Boomi Flow has a reporting infrastructure, that lets us analyze, store, and query state data right from the comforts of our own database or analytics user interface. Flow reporting currently supports storing events, states and state values. A state is a running instance of a flow. State data provides information all running states.

Starting from scratch.. to implementing reporting

This recipe shows us how to enable reporting on our Flow tenant, create a player with the reporting mode on, install the Flow reporting app in Heroku, deploy a Postgres database, and access state data from the database.

No prior database knowledge is required to follow the recipe.. and the entire process should take us roughly an hour to implement. Now lets just sit back, relax, and start reading.

Tool set
  • Boomi Flow username/password. (Get a free fully-loaded Boomi Flow account here.)
  • A Heroku account. (Get a free Heroku account for testing here.)
  • The instructions show how to work with the open source pgAdmin tool to interact with the database. Any client will work! (Download pgAdmin from here.)

Concept

If we would like a green-room view to understand what is happening behind the scenes, and learn about a few extras, this section is for us. If we like, we can also jump straight to building the implementation; coming back to the concepts for a better understanding once are done with the implementationing (wait, that’s not an actual word).

Before we can access flow state data via an external endpoint, three things need to happen.

  1. We need to enable reporting in our tenant.
  2. We need to set a reporting endpoint.
  3. We need to choose the reporting mode we would like to use.
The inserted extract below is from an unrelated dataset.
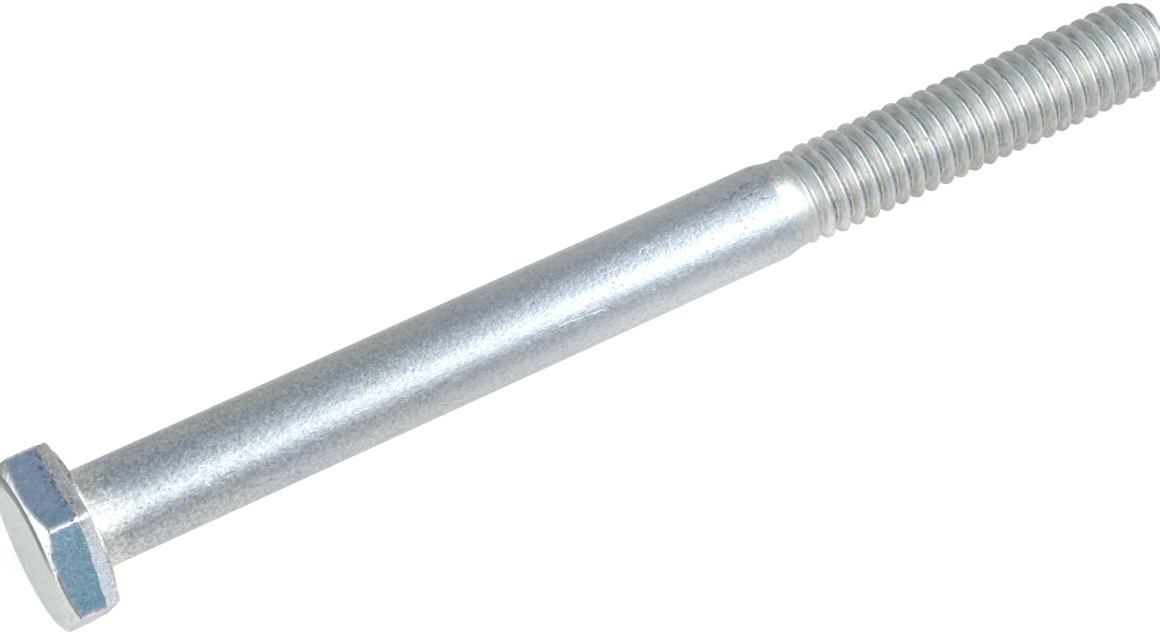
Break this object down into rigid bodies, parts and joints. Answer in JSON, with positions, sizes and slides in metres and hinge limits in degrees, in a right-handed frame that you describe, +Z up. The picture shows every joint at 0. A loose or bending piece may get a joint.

We can enable reporting from the Tenants tab in the drawing tool. This is also where we will add the reporting endpoint. The reporting endpoint URI is the HTTP endpoint that the Boomi Flow platform will post state updates to, in near realtime, when running a flow. This is set on a per-tenant basis. (The performance of this endpoint does not affect the experience in the running flow; state updates are posted asynchronously.) We also need to configure the reporting mode we would like.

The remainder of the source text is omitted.